Stated problem —
Among the entries below, find the lines with "down" and copy them.

(Records that describe objects)
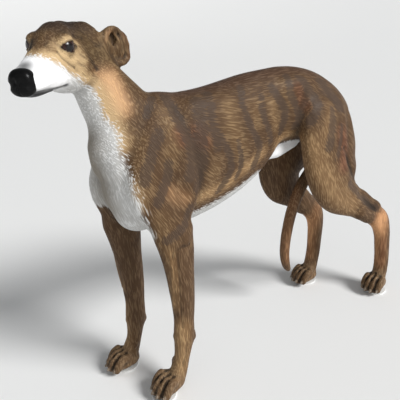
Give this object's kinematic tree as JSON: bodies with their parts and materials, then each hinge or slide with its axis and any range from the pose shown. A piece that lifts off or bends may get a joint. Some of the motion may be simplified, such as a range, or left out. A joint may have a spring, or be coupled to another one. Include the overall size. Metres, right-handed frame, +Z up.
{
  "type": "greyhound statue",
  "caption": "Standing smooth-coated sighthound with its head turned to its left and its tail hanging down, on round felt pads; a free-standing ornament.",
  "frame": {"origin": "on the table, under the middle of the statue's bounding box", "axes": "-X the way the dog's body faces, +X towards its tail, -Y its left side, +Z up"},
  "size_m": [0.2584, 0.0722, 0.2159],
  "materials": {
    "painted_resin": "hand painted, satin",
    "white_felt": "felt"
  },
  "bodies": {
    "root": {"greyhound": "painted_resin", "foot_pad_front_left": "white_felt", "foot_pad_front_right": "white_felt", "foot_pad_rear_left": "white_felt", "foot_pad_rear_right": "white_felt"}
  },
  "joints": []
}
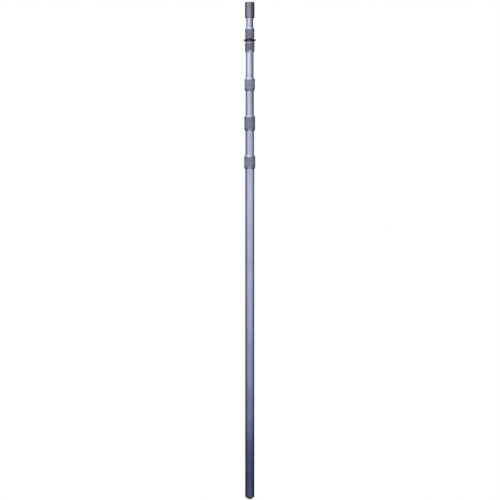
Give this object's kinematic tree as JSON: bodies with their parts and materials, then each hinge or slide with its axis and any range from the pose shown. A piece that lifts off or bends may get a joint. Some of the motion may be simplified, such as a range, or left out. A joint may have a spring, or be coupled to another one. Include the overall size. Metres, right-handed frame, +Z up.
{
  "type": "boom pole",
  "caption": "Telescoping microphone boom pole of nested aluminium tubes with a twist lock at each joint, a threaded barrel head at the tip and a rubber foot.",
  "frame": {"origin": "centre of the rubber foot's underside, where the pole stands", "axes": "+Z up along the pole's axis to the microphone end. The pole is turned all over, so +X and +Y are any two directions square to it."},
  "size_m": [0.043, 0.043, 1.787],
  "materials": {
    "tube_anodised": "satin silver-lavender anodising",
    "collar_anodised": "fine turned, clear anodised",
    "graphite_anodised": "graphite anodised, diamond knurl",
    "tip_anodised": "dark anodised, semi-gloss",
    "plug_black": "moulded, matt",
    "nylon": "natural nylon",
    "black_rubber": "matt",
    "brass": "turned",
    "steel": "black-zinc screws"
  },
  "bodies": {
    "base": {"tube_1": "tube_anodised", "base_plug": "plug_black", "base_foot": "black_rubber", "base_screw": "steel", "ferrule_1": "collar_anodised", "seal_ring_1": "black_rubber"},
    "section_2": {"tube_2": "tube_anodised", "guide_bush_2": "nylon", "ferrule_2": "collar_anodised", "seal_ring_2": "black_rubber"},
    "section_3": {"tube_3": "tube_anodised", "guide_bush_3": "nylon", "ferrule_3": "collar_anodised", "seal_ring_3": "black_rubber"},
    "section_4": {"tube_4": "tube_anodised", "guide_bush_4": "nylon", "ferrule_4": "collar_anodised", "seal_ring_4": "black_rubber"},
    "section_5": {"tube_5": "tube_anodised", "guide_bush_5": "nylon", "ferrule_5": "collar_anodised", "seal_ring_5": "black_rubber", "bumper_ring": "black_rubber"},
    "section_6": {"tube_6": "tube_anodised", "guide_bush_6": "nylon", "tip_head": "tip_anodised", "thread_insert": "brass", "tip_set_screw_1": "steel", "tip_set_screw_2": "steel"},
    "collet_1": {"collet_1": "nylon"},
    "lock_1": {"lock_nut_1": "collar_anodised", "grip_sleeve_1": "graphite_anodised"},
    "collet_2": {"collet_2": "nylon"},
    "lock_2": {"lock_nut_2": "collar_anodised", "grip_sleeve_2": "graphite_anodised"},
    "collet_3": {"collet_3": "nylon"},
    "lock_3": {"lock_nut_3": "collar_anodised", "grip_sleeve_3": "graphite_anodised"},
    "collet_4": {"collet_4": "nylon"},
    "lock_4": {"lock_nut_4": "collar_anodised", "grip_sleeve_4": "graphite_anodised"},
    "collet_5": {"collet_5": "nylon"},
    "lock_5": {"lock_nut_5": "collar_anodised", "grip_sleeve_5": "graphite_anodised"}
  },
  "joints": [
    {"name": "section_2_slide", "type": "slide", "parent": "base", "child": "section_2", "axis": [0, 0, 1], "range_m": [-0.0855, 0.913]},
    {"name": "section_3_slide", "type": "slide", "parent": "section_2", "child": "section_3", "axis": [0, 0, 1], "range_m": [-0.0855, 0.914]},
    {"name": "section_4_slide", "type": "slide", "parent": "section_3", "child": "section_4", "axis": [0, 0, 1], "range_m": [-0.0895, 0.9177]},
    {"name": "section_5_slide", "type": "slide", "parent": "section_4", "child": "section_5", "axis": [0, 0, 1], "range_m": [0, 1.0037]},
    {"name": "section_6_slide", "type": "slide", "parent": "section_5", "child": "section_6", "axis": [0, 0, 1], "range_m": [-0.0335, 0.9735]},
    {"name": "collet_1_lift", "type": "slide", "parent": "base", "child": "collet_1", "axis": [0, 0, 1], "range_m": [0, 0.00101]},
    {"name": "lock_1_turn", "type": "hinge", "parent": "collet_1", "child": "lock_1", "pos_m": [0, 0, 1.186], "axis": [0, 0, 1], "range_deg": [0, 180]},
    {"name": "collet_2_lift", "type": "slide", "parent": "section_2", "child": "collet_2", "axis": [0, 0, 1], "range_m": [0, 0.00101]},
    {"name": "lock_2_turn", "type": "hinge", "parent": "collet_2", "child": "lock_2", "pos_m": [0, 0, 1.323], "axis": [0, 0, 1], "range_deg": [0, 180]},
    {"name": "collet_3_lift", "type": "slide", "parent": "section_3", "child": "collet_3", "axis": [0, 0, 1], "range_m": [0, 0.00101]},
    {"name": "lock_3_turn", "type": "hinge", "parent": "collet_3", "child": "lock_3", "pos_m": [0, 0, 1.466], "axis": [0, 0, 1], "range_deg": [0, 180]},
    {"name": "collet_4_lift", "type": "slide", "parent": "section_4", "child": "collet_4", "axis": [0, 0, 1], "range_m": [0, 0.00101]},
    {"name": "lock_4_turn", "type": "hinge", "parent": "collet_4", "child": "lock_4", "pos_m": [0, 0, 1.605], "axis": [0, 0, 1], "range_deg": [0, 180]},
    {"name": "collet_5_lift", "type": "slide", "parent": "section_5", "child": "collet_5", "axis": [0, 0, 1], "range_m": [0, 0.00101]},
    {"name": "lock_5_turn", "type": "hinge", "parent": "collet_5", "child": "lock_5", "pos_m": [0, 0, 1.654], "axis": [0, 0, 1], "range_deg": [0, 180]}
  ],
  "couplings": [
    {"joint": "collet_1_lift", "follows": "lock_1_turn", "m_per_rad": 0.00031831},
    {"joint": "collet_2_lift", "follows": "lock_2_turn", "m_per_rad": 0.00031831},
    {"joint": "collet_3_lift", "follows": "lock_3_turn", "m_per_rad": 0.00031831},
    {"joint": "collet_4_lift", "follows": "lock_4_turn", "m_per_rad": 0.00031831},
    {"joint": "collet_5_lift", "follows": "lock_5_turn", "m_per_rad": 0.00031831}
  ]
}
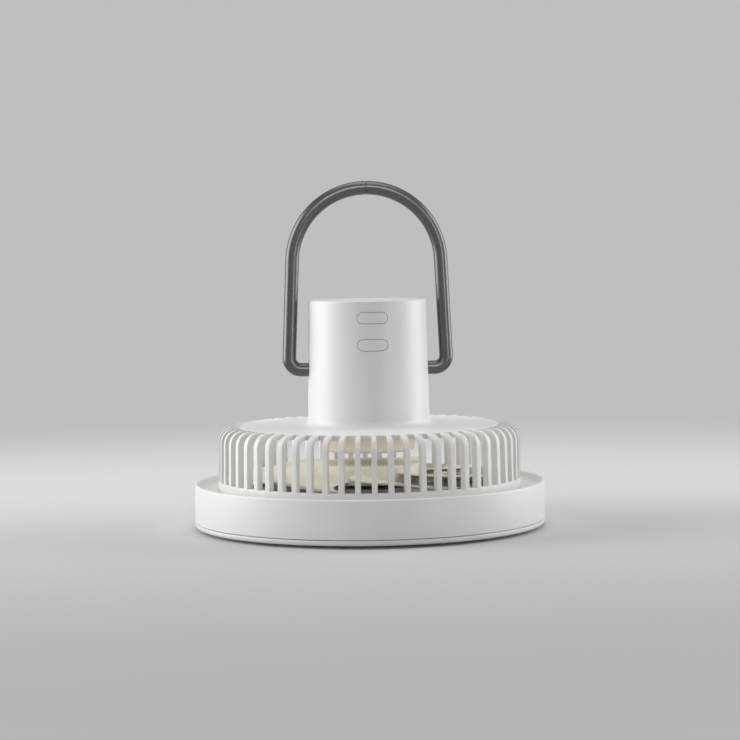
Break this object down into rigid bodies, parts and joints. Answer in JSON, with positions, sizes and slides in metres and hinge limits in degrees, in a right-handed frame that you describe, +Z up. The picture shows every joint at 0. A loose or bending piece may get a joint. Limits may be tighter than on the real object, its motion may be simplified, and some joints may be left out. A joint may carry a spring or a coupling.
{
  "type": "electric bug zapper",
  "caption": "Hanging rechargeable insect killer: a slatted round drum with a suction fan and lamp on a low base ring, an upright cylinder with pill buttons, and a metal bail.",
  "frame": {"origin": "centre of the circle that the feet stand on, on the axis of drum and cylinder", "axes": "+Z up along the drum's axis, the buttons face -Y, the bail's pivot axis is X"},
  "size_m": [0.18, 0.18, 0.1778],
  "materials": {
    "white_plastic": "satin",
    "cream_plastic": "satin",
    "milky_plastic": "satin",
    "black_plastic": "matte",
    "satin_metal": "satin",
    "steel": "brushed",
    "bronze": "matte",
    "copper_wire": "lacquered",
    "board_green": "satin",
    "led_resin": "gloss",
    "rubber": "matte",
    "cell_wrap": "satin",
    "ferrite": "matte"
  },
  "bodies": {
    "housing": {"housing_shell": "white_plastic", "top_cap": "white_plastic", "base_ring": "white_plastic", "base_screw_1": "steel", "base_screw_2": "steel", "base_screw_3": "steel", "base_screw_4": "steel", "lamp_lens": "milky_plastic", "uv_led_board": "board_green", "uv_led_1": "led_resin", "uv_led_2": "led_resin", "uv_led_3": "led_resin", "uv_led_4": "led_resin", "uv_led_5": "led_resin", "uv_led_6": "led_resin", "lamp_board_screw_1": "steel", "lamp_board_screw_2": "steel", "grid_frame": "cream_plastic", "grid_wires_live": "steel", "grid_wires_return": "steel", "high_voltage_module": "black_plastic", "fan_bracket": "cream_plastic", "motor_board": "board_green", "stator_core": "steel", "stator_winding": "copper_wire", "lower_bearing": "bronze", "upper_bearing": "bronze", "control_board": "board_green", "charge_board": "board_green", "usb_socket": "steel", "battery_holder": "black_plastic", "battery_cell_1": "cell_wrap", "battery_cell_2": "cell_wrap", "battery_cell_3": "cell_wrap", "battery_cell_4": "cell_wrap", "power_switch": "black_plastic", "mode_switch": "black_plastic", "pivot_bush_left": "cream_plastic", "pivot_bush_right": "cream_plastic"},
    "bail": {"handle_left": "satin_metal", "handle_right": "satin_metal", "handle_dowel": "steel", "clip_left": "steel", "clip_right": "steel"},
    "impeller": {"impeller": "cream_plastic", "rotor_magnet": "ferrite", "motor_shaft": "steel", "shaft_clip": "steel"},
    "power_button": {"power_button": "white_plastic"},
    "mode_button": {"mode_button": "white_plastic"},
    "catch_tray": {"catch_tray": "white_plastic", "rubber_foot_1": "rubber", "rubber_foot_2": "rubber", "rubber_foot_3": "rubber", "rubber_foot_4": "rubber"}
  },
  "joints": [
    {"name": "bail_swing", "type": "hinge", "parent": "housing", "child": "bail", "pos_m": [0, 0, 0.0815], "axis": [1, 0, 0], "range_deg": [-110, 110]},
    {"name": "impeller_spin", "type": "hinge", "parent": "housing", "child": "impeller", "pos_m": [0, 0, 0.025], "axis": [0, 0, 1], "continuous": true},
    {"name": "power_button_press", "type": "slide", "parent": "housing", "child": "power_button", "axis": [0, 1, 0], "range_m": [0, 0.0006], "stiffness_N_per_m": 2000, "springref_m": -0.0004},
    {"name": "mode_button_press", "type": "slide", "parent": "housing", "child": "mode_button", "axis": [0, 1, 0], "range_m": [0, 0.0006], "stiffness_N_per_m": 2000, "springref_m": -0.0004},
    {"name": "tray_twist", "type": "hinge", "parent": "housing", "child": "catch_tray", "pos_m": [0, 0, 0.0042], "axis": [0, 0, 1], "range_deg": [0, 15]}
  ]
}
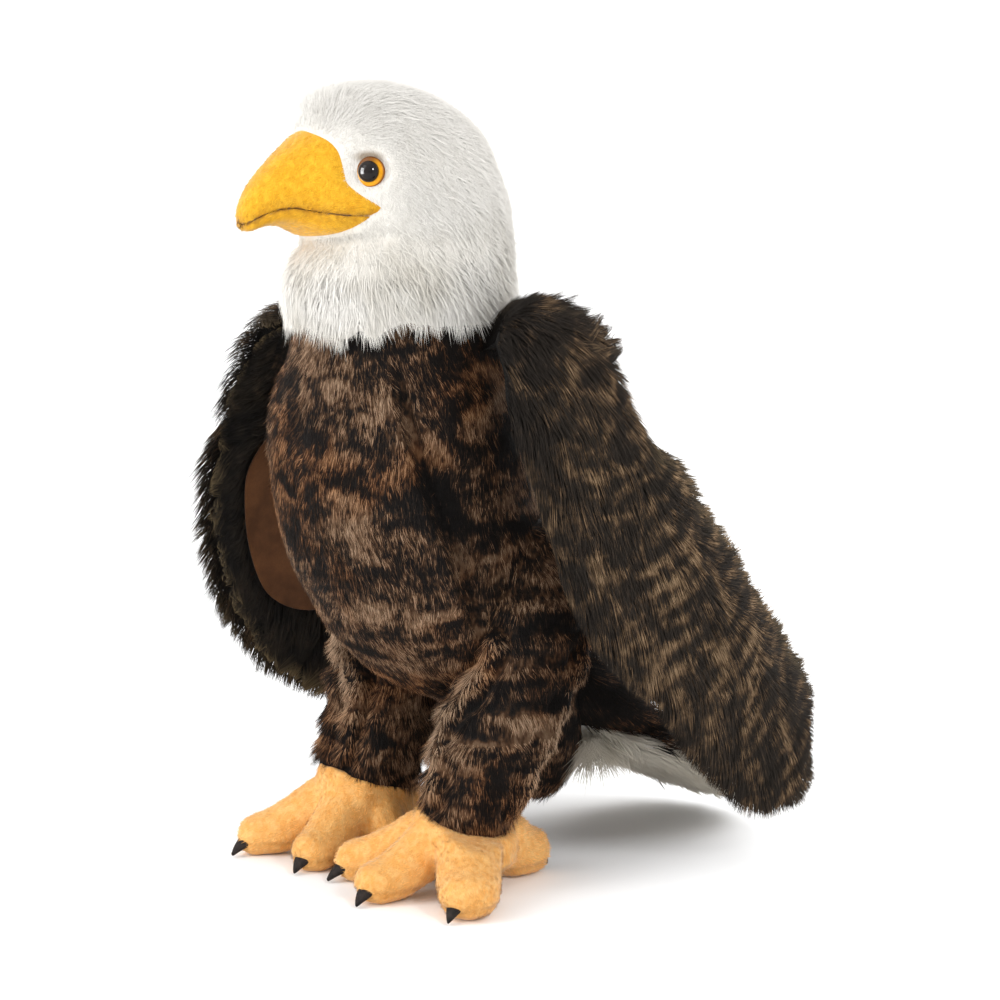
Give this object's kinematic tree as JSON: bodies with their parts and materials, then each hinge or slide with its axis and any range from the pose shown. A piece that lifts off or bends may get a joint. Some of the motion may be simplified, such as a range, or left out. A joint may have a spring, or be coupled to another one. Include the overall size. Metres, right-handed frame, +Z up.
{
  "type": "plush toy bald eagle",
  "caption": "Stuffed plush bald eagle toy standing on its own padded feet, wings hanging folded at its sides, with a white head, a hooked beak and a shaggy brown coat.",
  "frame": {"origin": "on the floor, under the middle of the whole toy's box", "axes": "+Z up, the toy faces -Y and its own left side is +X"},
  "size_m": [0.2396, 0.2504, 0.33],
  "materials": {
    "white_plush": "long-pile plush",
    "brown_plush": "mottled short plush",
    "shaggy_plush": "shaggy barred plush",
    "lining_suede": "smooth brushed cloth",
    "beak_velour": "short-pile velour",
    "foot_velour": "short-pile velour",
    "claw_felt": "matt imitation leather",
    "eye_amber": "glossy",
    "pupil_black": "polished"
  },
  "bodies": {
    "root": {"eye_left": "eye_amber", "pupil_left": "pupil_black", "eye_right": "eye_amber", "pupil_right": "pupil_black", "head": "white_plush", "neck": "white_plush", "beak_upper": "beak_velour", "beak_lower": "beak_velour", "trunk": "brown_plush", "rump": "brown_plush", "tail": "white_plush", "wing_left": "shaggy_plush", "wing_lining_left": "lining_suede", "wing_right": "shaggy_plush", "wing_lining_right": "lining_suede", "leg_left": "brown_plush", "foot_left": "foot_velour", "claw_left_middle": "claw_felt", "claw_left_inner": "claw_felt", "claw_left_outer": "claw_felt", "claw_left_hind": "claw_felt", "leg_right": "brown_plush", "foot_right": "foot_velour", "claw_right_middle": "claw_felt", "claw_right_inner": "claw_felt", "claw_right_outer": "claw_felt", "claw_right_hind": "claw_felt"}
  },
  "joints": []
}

Answer for this exercise —
  "caption": "Standing smooth-coated sighthound with its head turned to its left and its tail hanging down, on round felt pads; a free-standing ornament.",
Break this object down into rigid bodies, parts and joints. Answer in JSON, with positions, sizes and slides in metres and hinge limits in degrees, in a right-handed frame that you describe, +Z up. The picture shows every joint at 0. A loose or bending piece may get a joint. Limits may be tighter than on the real object, its motion may be simplified, and some joints may be left out. A joint may carry a spring or a coupling.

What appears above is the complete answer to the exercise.